Most of those stories about airplanes landing to eat originated with the Lowake Inn, Goetz said. The building, which isn’t there anymore, faced a dirt airstrip across the road.

“Back then, it was anything to just fly and land wherever,” he said. “There were little air strips all over, near everybody had planes back then. It was just faster for them to fly.”

Grass fills an old bathtub in front of the original Lowake Steak House, where it had been used as a planter Thursday Oct. 26, 2017. The restaurant moved to Rowena in February.

Occasionally, someone still literally would drop in.

“I've had people from Austin fly in, just bring their helicopter, and come and eat,” he said, laughing. “That is kind of cool.”

Goetz started as a dishwasher at the steak house when he was a freshman at Ballinger High School.
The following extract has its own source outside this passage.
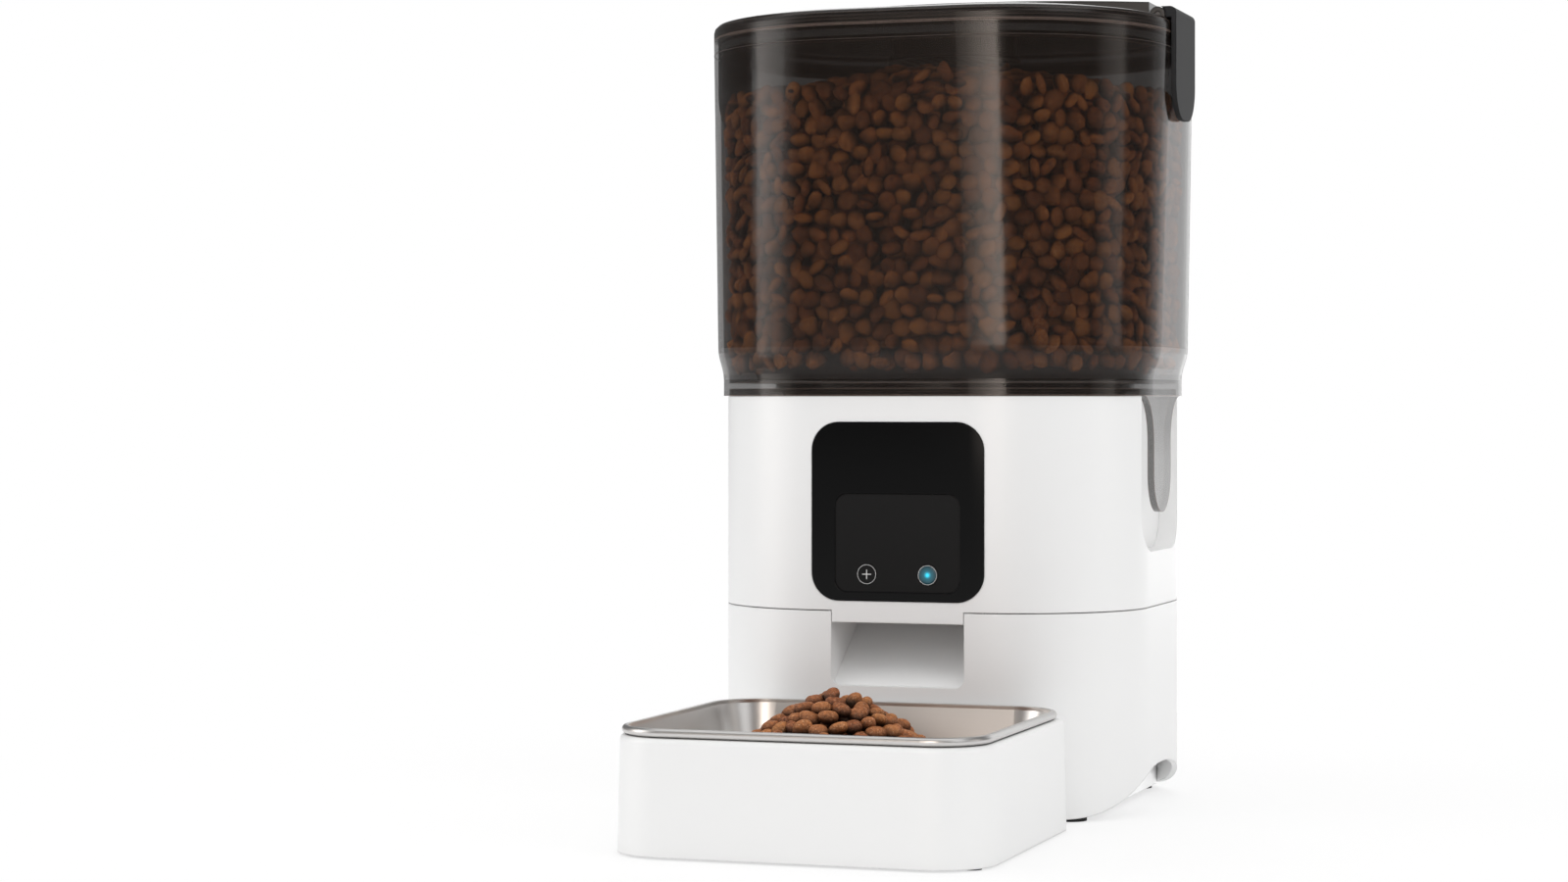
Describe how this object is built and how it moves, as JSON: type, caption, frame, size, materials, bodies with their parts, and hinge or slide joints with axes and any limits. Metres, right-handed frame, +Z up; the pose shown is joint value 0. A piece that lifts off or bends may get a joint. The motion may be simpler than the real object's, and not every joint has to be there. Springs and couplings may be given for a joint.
{
  "type": "automatic pet feeder",
  "caption": "Free-standing automatic feeder: clipped-lid smoke tank, motor-driven portion rotor, front chute, key panel, and a slide-out tray with a lift-out steel bowl.",
  "frame": {"origin": "on the ground under the middle of the whole feeder, tray included", "axes": "+X to the right as seen from the front, +Y from the tray to the back, +Z up"},
  "size_m": [0.2118, 0.3316, 0.3556],
  "materials": {
    "white_plastic": "satin gloss moulded ABS",
    "grey_plastic": "matte moulded ABS",
    "dark_plastic": "matte moulded plastic",
    "black_gloss": "polished black acrylic",
    "key_black": "satin black key",
    "black_plastic": "gloss black moulded ABS",
    "dark_grey_plastic": "fine satin dark grey",
    "smoke_plastic": "clear smoke-tinted AS plastic",
    "smoke_lid": "smoke-tinted AS plastic",
    "bowl_steel": "fine satin with a bright rolled rim",
    "screw_steel": "zinc plated",
    "motor_steel": "nickel plated can",
    "cell_jacket": "printed jacket, left plain",
    "gear_plastic": "natural acetal",
    "rotor_plastic": "soft grey moulding",
    "board": "green solder mask",
    "rubber": "matte rubber",
    "seal_rubber": "soft silicone"
  },
  "bodies": {
    "base": {"lower_housing": "white_plastic", "upper_housing": "white_plastic", "base_plate": "grey_plastic", "rubber_feet": "rubber", "body_screws": "screw_steel", "front_panel": "black_gloss", "key_plate": "dark_plastic", "control_board": "board", "tact_switches": "dark_plastic", "food_chute": "white_plastic", "outlet_sensors": "dark_plastic", "inner_deck": "white_plastic", "gearbox_case": "grey_plastic", "gearbox_cover": "grey_plastic", "gearbox_screws": "screw_steel", "idler_pin": "screw_steel", "motor": "motor_steel", "battery_box": "grey_plastic", "battery_cells": "cell_jacket", "battery_contacts": "screw_steel", "main_board": "board", "power_socket": "dark_plastic", "speaker": "dark_plastic"},
    "drive": {"drive_gear": "gear_plastic", "drive_shaft": "gear_plastic"},
    "idler": {"idler_gear": "gear_plastic"},
    "pinion": {"motor_pinion": "gear_plastic"},
    "tank": {"tank": "smoke_plastic", "tank_funnel": "smoke_plastic", "rotor_floor": "smoke_plastic", "outlet_shield": "smoke_plastic"},
    "rotor": {"rotor": "rotor_plastic", "stirrer": "rotor_plastic"},
    "lid": {"lid": "smoke_lid", "lid_seal": "seal_rubber", "lid_band": "black_plastic", "clip_pins": "screw_steel", "desiccant_tray": "black_plastic", "desiccant_grille": "black_plastic"},
    "clip_right": {"lid_clip_right": "dark_grey_plastic"},
    "clip_left": {"lid_clip_left": "dark_grey_plastic"},
    "tray": {"bowl_tray": "white_plastic", "tray_pads": "rubber"},
    "bowl": {"bowl": "bowl_steel"},
    "feed_key": {"feed_key": "key_black"},
    "setup_key": {"setup_key": "key_black"},
    "battery_door": {"battery_door": "grey_plastic"}
  },
  "joints": [
    {"name": "tank_lift", "type": "slide", "parent": "base", "child": "tank", "axis": [0, 0, 1], "range_m": [0, 0.09]},
    {"name": "lid_lift", "type": "slide", "parent": "tank", "child": "lid", "axis": [0, 0, 1], "range_m": [0, 0.06]},
    {"name": "clip_right_swing", "type": "hinge", "parent": "lid", "child": "clip_right", "pos_m": [0.0975, 0.0702, 0.3472], "axis": [0, -1, 0], "range_deg": [0, 90]},
    {"name": "clip_left_swing", "type": "hinge", "parent": "lid", "child": "clip_left", "pos_m": [-0.0975, 0.0702, 0.3472], "axis": [0, 1, 0], "range_deg": [0, 90]},
    {"name": "drive_spin", "type": "hinge", "parent": "base", "child": "drive", "pos_m": [0, 0.0702, 0.1], "axis": [0, 0, 1], "continuous": true},
    {"name": "idler_spin", "type": "hinge", "parent": "base", "child": "idler", "pos_m": [0, 0.095, 0.092], "axis": [0, 0, 1], "continuous": true},
    {"name": "motor_spin", "type": "hinge", "parent": "base", "child": "pinion", "pos_m": [0, 0.1174, 0.09], "axis": [0, 0, 1], "continuous": true},
    {"name": "rotor_spin", "type": "hinge", "parent": "tank", "child": "rotor", "pos_m": [0, 0.0702, 0.13], "axis": [0, 0, 1], "continuous": true},
    {"name": "tray_slide", "type": "slide", "parent": "base", "child": "tray", "axis": [0, -1, 0], "range_m": [0, 0.09]},
    {"name": "bowl_lift", "type": "slide", "parent": "tray", "child": "bowl", "axis": [0, 0, 1], "range_m": [0, 0.08]},
    {"name": "feed_key_press", "type": "slide", "parent": "base", "child": "feed_key", "axis": [0, 1, 0], "range_m": [0, 0.0006], "stiffness_N_per_m": 400},
    {"name": "setup_key_press", "type": "slide", "parent": "base", "child": "setup_key", "axis": [0, 1, 0], "range_m": [0, 0.0006], "stiffness_N_per_m": 400},
    {"name": "battery_door_drop", "type": "slide", "parent": "base", "child": "battery_door", "axis": [0, 0, -1], "range_m": [0, 0.03]}
  ],
  "couplings": [
    {"joint": "idler_spin", "follows": "drive_spin", "ratio": -3.4286},
    {"joint": "motor_spin", "follows": "drive_spin", "ratio": 10.286},
    {"joint": "rotor_spin", "follows": "drive_spin", "ratio": 1}
  ]
}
It was sort of a family business; his mother Sharon worked there, and so had many of his aunts and his grandmother.

Owner Kerry Goetz points to the manual french-fry maker he used to operate while in high school at the original Lowake Steak House Thursday Oct. 26, 2017. The restaurant moved in February from it's original 1951 location to a new site off U.S. 67 in Rowena.
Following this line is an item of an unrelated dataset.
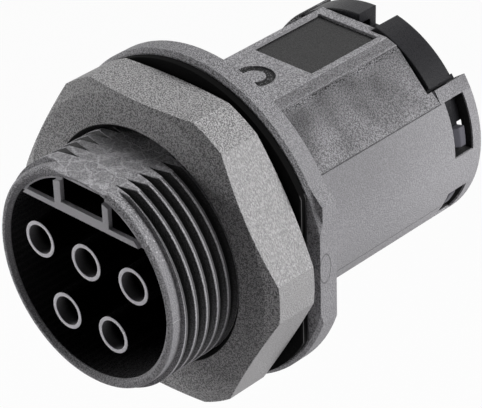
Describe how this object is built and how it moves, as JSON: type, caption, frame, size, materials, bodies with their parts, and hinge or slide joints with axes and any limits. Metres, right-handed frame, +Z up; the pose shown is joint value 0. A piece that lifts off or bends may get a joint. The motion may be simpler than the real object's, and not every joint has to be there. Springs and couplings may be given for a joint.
{
  "type": "circular panel connector",
  "caption": "Panel-mount round female power connector: threaded barrel with a flat, hexagon lock nut, gasketed flange, sleeve with a snap-in terminal insert and push-in wire clamps.",
  "frame": {"origin": "on the barrel's axis in the front face of the gasket, where the panel seats", "axes": "+Y runs along the axis from the mating face to the wire end, +Z up to the flat on the sleeve, +X to the right seen from the mating face"},
  "size_m": [0.0356, 0.0458, 0.0362],
  "materials": {
    "grey_polyamide": "matte, fine grain",
    "dark_polyamide": "satin",
    "black_rubber": "matte",
    "tinned_brass": "bright tin plate",
    "spring_steel": "satin",
    "button_plastic": "satin"
  },
  "bodies": {
    "housing_body": {"housing": "grey_polyamide", "panel_gasket": "black_rubber", "contact_carrier": "dark_polyamide", "terminal_cover": "dark_polyamide", "socket_contact_1": "tinned_brass", "clamp_spring_1": "spring_steel", "socket_contact_2": "tinned_brass", "clamp_spring_2": "spring_steel", "socket_contact_3": "tinned_brass", "clamp_spring_3": "spring_steel", "socket_contact_4": "tinned_brass", "clamp_spring_4": "spring_steel", "socket_contact_5": "tinned_brass", "clamp_spring_5": "spring_steel"},
    "washer_body": {"slip_washer": "dark_polyamide"},
    "nut_body": {"lock_nut": "grey_polyamide"},
    "button_1_body": {"release_button_1": "button_plastic"},
    "button_2_body": {"release_button_2": "button_plastic"},
    "button_3_body": {"release_button_3": "button_plastic"},
    "button_4_body": {"release_button_4": "button_plastic"},
    "button_5_body": {"release_button_5": "button_plastic"}
  },
  "joints": [
    {"name": "nut_travel", "type": "slide", "parent": "housing_body", "child": "washer_body", "axis": [0, 1, 0], "range_m": [-0.0084, 0.00012]},
    {"name": "nut_spin", "type": "hinge", "parent": "washer_body", "child": "nut_body", "pos_m": [0, 0, 0], "axis": [0, 1, 0], "range_deg": [-2017, 28.2]},
    {"name": "release_1", "type": "slide", "parent": "housing_body", "child": "button_1_body", "axis": [0, -1, 0], "range_m": [0, 0.0015], "stiffness_N_per_m": 4000, "deforming": ["clamp_spring_1"]},
    {"name": "release_2", "type": "slide", "parent": "housing_body", "child": "button_2_body", "axis": [0, -1, 0], "range_m": [0, 0.0015], "stiffness_N_per_m": 4000, "deforming": ["clamp_spring_2"]},
    {"name": "release_3", "type": "slide", "parent": "housing_body", "child": "button_3_body", "axis": [0, -1, 0], "range_m": [0, 0.0015], "stiffness_N_per_m": 4000, "deforming": ["clamp_spring_3"]},
    {"name": "release_4", "type": "slide", "parent": "housing_body", "child": "button_4_body", "axis": [0, -1, 0], "range_m": [0, 0.0015], "stiffness_N_per_m": 4000, "deforming": ["clamp_spring_4"]},
    {"name": "release_5", "type": "slide", "parent": "housing_body", "child": "button_5_body", "axis": [0, -1, 0], "range_m": [0, 0.0015], "stiffness_N_per_m": 4000, "deforming": ["clamp_spring_5"]}
  ],
  "couplings": [
    {"joint": "nut_spin", "follows": "nut_travel", "rad_per_m": 4188.8}
  ]
}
When an opportunity came to buy the Lowake, Goetz said Sharon couldn’t see walking away from it. She bought the restaurant with her son from by then-owner Bill Noelke.

“She always wanted the steak house,” Goetz said. “When it came available and we had the option to buy…, well, I couldn't tell her no.”

He paused, laughing gently at the memory. Sharon died August 25, 2010, four years after touching her dream.

“She just really loved being there, she liked the people and she liked the job,” Goetz said. “She started when she was right out of school waiting tables, and just kind of grew-up working there. She loved the place.”

The Lowake Steak House has built a reputation over the years as a go-to destination for steak. They do things a little bit different down there, and that’s probably one of the reasons why they’ve lasted so long.

“Most people cook their steaks on a charcoal grill or over coals,” Goetz said. “We don't, we use a griddle and the reason we do is instead of all that juice and flavor falling into the fire, it stays and the steak basically bastes itself in its own juices, keeping it juicy and tender.”

The cuts are serious in size. They serve a 35-ounce Porterhouse right out of the Flintstones, and everything else seems to follow suit.

Rick and Beth Holley were passing through on their way to Waxahachie from Kermit, which is out by Odessa. He was about a third of the way through a medium-sized sirloin covering more than half his plate.

“I don’t know what the big one is, but this is a pretty good size,” he said, pointing as his knife at the steak with a laugh. The couple are Lowake devotees, Rick has a T-shirt from the restaurant that’s recognized everywhere he goes, but they didn’ known the restaurant moved.

The main dining room at the new Lowake Steak House in Rowena Thursday Oct. 26, 2017. Owner Kerry Goetz incorporated elements of the original 1951 restaurant into the new building, which opened in February.

Consequently, they ended up driving 12 miles out of their way just to eat. Neither of them seemed to care.

“We’re West Texas oil field people, and they’re known for being steak-eaters,” Beth said. “We’ve eaten our share.”

“Perini Ranch and this place right here probably has the best steak I’ve ever eaten,” Rick declared, referencing Tom Perini’s restaurant in Buffalo Gap.

“It’s like it came out of my kitchen,” Beth added. “I cook every day and that’s the way we would eat a steak at home.

“I think they’ve got something here that’s a rarity. There’s too many fast food places, too many chains.”

Goetz made sure elements of the old steak house were incorporated into the new building. An old sign for the restaurant which had sat on the highway now lights up the dining room to provide a bit of nostalgia. It serves not only for harkening to the restaurant’s past, but to reassure its long-time customers.

“We still do everything the exact same way over here as we did over there, we’re just in a bigger, nicer building,” he said. “We do everything the exact same way; I cut meat every day, for that day. The next morning, I'm here doing it again.”

Lowake Steak House owner Kerry Goetz takes a sheet of rolls out of the oven Thursday Oct. 26, 2017. The restaurant moved in February from it's original 1951 location to a new site off U.S. 67 in Rowena.

If the restaurant was going to thrive, then the time had come to move. Still, change is hard, especially to die-hard Lowake fans.

Goetz admitted it was tough to do.

“I've been in that place most of my life, but it was either do something different to keep it going, or let it go away,” he said. “ And we didn't want it to go away.”